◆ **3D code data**
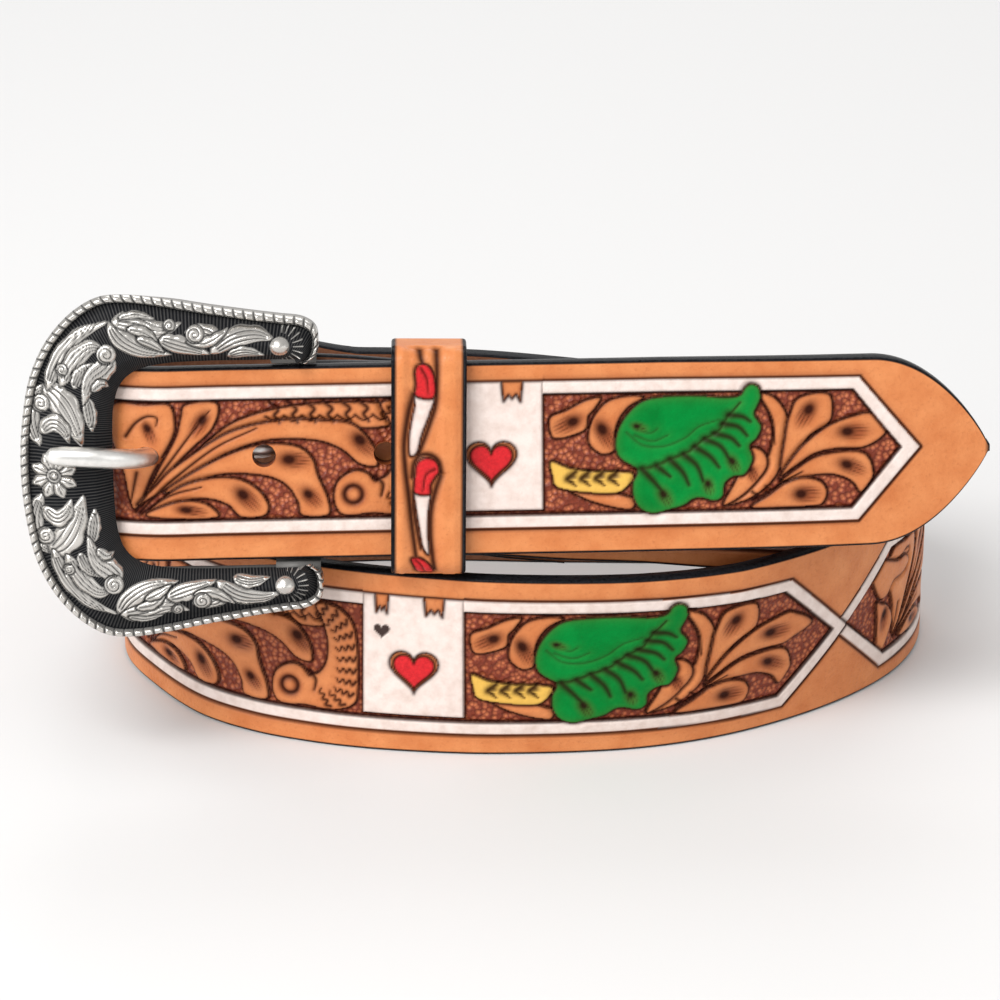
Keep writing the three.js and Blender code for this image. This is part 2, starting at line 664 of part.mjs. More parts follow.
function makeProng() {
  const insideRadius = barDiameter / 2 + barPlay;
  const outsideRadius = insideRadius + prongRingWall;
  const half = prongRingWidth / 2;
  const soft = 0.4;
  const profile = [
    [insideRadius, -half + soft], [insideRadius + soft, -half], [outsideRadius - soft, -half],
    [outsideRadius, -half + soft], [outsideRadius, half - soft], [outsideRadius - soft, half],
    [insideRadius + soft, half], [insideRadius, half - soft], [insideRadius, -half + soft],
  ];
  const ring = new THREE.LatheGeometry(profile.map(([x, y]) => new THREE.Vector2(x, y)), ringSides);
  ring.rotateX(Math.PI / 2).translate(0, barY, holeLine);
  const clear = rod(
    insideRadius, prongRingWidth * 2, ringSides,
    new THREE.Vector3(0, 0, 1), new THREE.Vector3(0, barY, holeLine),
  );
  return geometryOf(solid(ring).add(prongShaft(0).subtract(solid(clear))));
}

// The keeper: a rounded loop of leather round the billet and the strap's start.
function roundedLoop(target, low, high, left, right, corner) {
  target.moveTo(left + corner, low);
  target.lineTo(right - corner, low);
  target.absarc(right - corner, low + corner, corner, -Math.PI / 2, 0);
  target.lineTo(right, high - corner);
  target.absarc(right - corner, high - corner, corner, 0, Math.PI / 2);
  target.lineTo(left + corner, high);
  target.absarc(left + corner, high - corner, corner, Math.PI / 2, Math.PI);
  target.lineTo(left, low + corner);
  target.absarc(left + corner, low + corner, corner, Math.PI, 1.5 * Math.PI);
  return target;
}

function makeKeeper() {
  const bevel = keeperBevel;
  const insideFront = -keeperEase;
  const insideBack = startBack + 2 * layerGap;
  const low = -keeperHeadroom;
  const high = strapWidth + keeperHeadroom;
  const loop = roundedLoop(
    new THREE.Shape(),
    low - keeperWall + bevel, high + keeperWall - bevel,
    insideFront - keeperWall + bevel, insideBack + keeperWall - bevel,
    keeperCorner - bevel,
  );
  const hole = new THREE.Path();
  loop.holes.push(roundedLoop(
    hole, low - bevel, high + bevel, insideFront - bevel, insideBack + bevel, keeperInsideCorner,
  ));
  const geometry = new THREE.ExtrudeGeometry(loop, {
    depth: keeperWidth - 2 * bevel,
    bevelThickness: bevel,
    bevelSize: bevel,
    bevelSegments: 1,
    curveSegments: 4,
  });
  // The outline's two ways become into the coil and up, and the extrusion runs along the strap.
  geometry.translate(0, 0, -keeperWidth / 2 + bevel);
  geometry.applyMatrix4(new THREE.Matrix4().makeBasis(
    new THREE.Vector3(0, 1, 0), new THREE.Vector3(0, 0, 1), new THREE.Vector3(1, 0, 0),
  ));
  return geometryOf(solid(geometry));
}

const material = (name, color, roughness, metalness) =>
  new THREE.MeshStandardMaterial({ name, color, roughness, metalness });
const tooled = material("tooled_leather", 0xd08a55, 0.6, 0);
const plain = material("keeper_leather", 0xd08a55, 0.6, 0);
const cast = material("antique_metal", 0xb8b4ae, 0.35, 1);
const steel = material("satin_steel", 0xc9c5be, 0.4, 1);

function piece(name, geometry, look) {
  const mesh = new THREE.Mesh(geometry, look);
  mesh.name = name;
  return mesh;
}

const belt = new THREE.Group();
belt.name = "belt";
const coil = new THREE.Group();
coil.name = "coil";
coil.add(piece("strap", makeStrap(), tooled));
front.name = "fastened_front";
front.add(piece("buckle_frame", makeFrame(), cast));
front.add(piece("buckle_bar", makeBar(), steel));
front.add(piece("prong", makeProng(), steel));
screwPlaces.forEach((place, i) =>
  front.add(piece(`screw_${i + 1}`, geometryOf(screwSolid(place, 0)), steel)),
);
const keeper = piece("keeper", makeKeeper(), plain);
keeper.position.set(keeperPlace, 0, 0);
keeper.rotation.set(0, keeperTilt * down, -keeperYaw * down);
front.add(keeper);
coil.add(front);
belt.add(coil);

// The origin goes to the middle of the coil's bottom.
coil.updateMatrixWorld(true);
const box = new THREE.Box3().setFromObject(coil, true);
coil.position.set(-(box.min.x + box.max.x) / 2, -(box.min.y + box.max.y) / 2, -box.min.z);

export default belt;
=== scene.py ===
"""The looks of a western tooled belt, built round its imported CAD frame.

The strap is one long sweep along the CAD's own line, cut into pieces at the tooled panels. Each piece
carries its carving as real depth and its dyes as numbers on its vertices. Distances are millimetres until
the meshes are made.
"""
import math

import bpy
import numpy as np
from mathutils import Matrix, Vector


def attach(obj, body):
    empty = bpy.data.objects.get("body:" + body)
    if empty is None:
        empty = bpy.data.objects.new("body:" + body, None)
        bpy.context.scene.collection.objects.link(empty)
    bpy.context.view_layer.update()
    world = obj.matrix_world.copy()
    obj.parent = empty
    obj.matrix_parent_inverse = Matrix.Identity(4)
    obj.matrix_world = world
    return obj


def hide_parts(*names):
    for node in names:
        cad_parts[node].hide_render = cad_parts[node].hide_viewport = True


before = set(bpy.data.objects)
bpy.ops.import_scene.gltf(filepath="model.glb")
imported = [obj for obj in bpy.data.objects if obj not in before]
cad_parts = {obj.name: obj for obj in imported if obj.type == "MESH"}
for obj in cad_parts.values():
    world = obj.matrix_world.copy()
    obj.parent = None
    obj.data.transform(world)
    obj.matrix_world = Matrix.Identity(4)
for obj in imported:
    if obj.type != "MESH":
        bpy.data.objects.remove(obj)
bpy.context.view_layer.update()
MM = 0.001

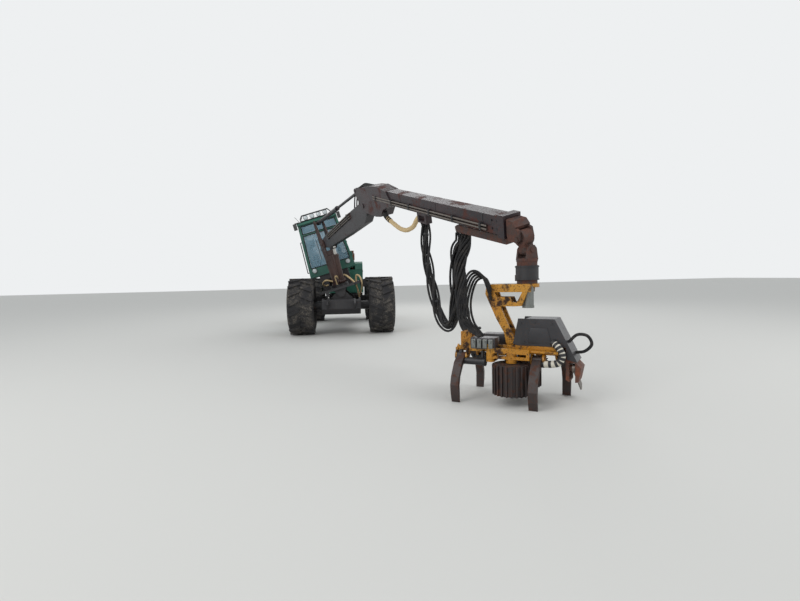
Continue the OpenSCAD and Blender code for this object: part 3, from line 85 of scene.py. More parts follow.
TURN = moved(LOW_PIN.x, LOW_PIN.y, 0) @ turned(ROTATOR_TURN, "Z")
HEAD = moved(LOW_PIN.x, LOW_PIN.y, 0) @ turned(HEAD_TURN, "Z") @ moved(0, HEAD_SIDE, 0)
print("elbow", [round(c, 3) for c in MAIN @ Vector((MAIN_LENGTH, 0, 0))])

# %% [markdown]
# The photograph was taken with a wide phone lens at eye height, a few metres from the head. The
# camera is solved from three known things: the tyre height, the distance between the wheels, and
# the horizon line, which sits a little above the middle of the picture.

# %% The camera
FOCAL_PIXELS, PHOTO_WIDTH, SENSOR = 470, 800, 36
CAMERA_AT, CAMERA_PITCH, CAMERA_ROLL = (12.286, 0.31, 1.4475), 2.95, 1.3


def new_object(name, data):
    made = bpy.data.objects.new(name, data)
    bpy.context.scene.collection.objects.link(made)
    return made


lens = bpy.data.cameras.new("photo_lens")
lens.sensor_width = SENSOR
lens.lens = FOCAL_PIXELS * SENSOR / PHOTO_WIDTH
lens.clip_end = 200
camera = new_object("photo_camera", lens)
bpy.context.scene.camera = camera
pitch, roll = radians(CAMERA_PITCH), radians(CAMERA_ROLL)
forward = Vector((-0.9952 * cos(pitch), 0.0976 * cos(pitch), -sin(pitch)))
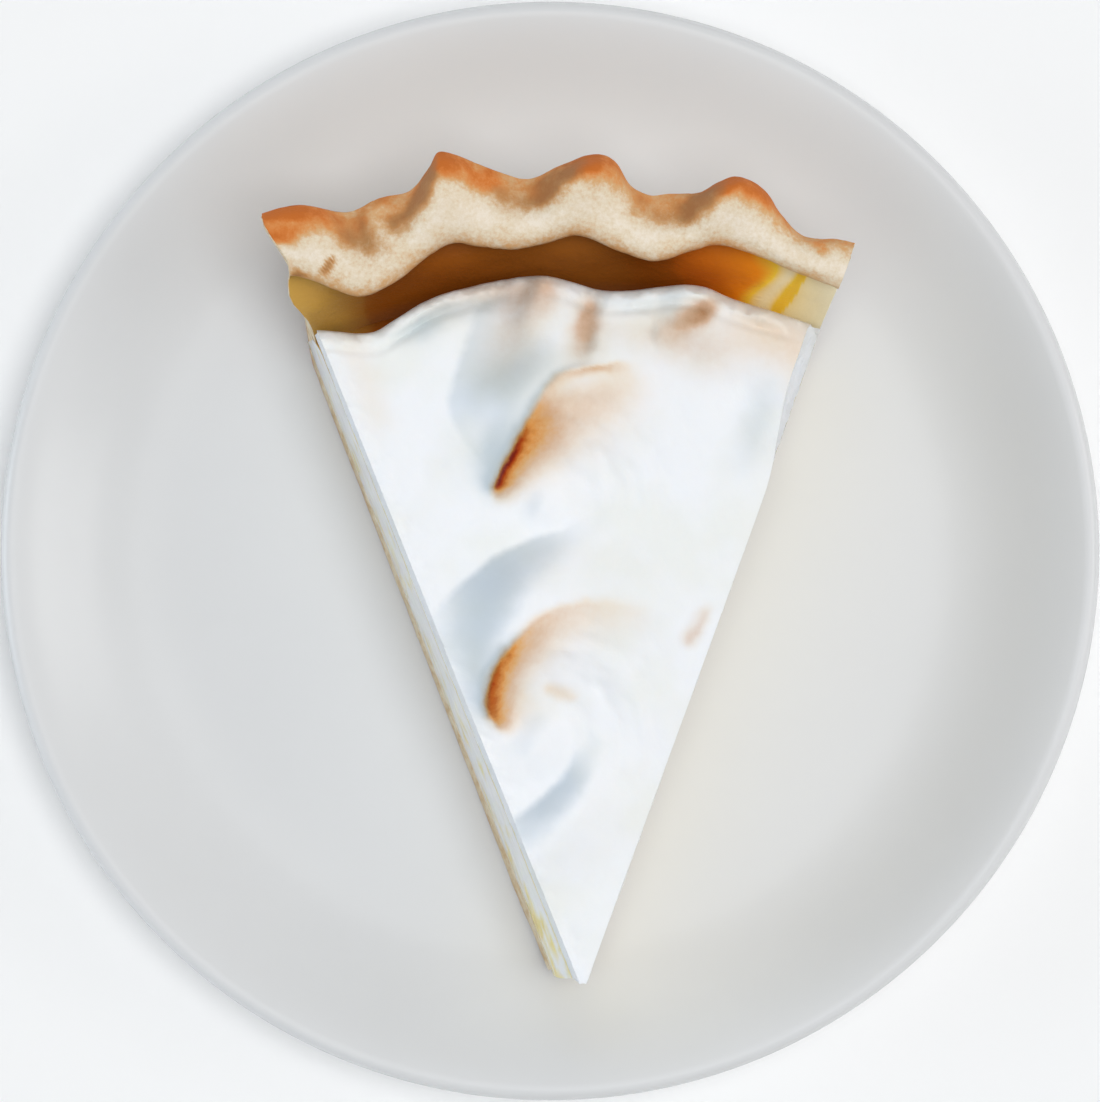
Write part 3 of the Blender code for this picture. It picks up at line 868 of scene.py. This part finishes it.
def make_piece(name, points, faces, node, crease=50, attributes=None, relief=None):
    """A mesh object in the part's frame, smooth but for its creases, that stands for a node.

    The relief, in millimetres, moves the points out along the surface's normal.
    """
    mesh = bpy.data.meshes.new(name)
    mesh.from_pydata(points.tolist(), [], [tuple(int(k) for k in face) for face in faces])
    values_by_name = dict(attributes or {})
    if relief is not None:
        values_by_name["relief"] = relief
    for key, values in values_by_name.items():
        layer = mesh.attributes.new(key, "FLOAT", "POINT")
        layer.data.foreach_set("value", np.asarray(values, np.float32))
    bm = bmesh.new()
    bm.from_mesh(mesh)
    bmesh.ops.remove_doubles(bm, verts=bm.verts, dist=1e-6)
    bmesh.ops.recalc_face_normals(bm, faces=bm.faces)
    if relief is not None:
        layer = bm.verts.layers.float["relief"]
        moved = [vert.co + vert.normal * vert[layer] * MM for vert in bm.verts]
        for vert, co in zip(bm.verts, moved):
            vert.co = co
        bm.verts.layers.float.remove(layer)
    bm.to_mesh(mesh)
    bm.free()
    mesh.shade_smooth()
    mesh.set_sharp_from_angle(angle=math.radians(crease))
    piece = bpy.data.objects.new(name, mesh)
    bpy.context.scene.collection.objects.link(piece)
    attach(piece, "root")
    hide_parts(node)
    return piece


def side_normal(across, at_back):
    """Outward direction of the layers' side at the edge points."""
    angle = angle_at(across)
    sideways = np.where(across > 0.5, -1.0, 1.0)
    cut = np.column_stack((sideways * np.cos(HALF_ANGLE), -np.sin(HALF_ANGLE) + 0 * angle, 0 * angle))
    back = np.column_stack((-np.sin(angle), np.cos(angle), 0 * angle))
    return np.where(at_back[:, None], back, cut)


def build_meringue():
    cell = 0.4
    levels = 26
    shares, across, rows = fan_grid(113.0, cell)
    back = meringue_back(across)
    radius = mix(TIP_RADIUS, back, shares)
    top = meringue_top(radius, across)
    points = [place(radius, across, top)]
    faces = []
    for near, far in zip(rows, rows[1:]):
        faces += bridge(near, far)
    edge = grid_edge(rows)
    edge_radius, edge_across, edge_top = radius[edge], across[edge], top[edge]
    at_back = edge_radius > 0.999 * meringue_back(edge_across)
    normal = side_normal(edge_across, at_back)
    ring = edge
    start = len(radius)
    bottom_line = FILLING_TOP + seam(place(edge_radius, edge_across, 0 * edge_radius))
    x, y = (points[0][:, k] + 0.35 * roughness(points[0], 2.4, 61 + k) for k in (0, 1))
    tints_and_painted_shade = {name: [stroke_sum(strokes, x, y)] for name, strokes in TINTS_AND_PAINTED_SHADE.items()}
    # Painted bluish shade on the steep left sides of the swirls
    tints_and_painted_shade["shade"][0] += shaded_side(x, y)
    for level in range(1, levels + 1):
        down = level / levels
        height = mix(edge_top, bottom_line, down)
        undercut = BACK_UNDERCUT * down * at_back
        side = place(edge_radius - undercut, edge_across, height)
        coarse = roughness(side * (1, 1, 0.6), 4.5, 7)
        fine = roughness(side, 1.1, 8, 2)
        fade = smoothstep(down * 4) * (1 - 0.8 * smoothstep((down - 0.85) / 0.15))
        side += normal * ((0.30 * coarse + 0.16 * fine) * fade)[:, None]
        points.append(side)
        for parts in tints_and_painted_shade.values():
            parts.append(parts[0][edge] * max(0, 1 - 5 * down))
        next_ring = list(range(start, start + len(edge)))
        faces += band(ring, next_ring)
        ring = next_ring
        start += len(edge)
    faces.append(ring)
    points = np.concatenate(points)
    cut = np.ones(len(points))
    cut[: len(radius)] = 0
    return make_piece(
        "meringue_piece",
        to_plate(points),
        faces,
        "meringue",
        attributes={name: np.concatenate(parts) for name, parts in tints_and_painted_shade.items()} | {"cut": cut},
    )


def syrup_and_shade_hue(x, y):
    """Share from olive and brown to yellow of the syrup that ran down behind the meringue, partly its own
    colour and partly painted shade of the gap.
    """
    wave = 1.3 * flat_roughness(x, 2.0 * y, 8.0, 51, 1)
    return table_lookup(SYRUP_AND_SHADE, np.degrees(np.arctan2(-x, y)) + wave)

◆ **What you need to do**
Repeat, unchanged, every line from the one that contains "Continue the OpenSCAD" to the one that contains "# the horizon", including both, and no other line.

◆ **Solution for this task**
Continue the OpenSCAD and Blender code for this object: part 3, from line 85 of scene.py. More parts follow.
TURN = moved(LOW_PIN.x, LOW_PIN.y, 0) @ turned(ROTATOR_TURN, "Z")
HEAD = moved(LOW_PIN.x, LOW_PIN.y, 0) @ turned(HEAD_TURN, "Z") @ moved(0, HEAD_SIDE, 0)
print("elbow", [round(c, 3) for c in MAIN @ Vector((MAIN_LENGTH, 0, 0))])

# %% [markdown]
# The photograph was taken with a wide phone lens at eye height, a few metres from the head. The
# camera is solved from three known things: the tyre height, the distance between the wheels, and
# the horizon line, which sits a little above the middle of the picture.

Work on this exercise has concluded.